The recurrence is then $\begin{cases} A_0=\varnothing\\ A_N=A_{N-1}\,\cup\{n\times A_{N-1}\}=A_{N-1}\,\cup\{n\oplus a\,|\,a\in A_{N-1}\}\\ \end{cases}$
The $n$ in question would be the $N^{th}$ element in this $\mathbb N\leftrightarrow\mathbb Z$ mapping and the $\oplus$ operation defined by adding an element to a set.
Note: I have ordered the elements in the subsets, but this is only for presentation purpose and ease of reading, in reality sets are unordered.
... going off the comments ...
You indeed need to define the base case as having each number be a set by themselves.
That is:
Base:
For every $n \in Z^+$: $\{ n \} \in S$
Step:
For every $A \in S$ and $B \in S$ where $\exists n \in A : \exists k \in Z^+ : n = 2k$ and $\exists n \in B : \exists k \in Z^+ : n = 2k$: $A \cup B \in S$ (in other words, if $A$ and $B$ are sets containing even numbers, put their union in $S$)
For every $A \in S$ and $B \in S$ where $\exists n \in A : \exists k \in Z^+ : n = 2k + 1$ and $\exists n \in B : \exists k \in Z^+ : n = 2k + 1$: $A \cup B \in S$ (similar for odd numbers)

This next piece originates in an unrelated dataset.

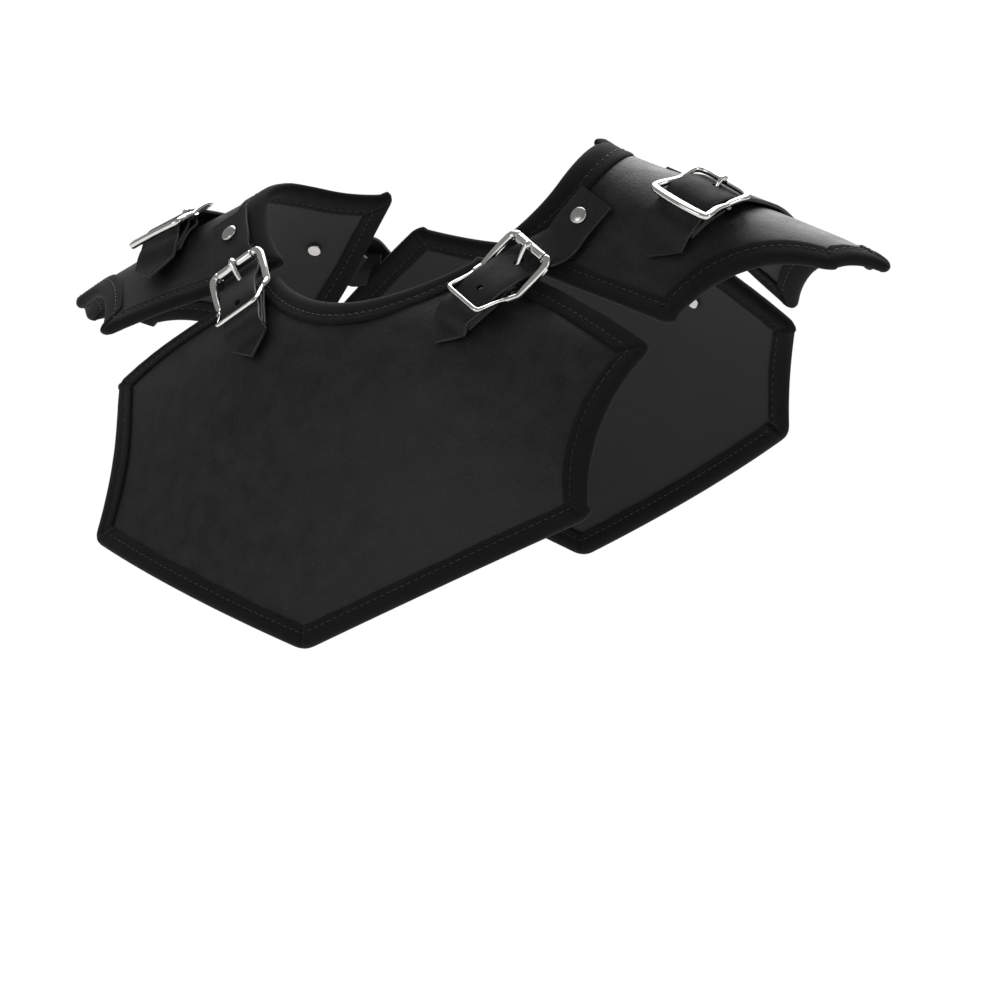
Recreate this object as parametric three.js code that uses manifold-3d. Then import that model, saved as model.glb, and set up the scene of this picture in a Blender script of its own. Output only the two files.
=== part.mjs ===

Personally, though, I would say that $S = S_{Even} \cup S_{Odd}$, and then define each of $S_{Even}$ and $S_{Odd}$ recursively:
Base:
For every even $n \in Z^+$: $\{ n \} \in S_{Even}$
For every odd $n \in Z^+$: $\{ n \} \in S_{Odd}$
Step:
For every $A \in S_{Even}$ and $B \in S_{Even}$: $A \cup B \in S_{Even}$
For every $A \in S_{Odd}$ and $B \in S_{Odd}$: $A \cup B \in S_{Odd}$
I don't know if you are allowed to break $S$ into two this way ... but it sure looks a little nicer!